Many times beginning with a location could mean a place, but it could also be a culture. For this, Egerton refers to the film Midsommar. “They live in a place where there’s almost always sunlight, they have their own rituals, their own rules, and that becomes what we start with. We have that culture, and now we’re going to find what characters we want to bring in. Then we need to discover what the monster is. But we start with the culture.”
Egerton’s final point touched on entering a narrative with an idea. For instance, the 2017 Sundance Film Festival thriller Get Out initially started with an idea — Jordan Peele talking about the awkwardness that comes with meeting your new significant other’s family and friends for the first time.
“He [Peele] thought, ‘I want to write about that awkwardness.’ That’s where he started and I love where he got,” Egerton says of Peele’s award-winning project.
Sometimes though, an idea can also be a rule. Egerton shared how Wes Craven once read a story in a Los Angeles newspaper about a family whose children couldn’t sleep due to nightmares. One child said he was even afraid that he would die if he fell asleep. The child ended up actually passing away in his sleep that night.
“Craven read that story and came up with a rule: if you go to sleep, you die. From that rule, he invented Freddy. From Freddy, he invented Elm Street, and that’s where we got the franchise [A Nightmare on Elm Street]. But it started with the rule.”
Some people might argue that because of the state our world is in right now, we need less horror and more comedies and musicals right now. So, “why horror? and why now?” asks Egerton.

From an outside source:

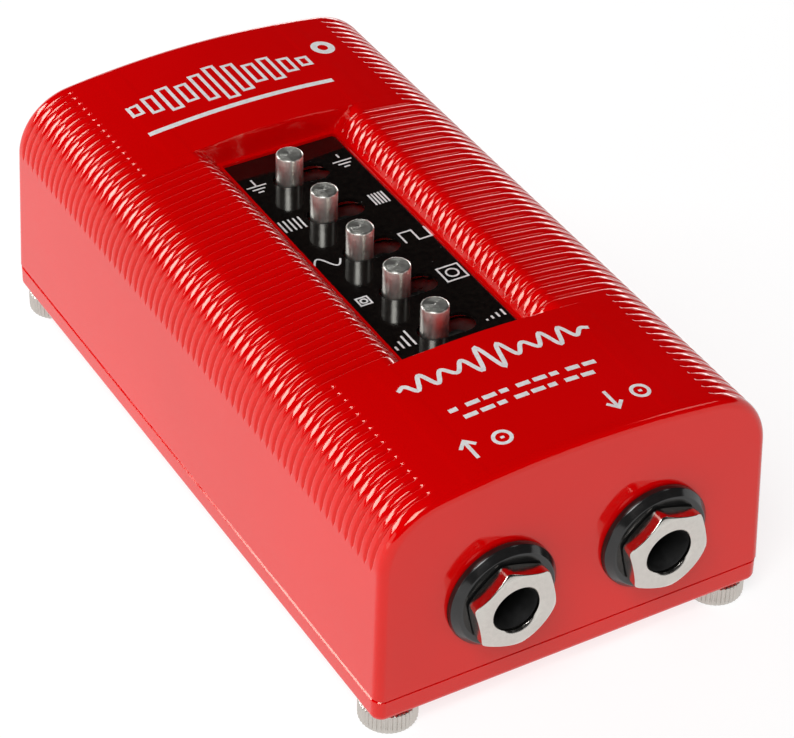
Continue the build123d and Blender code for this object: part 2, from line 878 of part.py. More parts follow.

“It turns out that it’s during horrific times that we often gravitate towards horror stories. It tends to be what we end up using to work out our fears, to work out our anxieties, and to work out the new moral questions that seem to be ripping us apart.” “Our job [as horror writers] is to study and feel the horrors of our own life and the horrors and scares of our neighbors and our society, and find a way to filter that into stories, into scripts, and into images. It ends up being a place where we can play with what terrifies us.”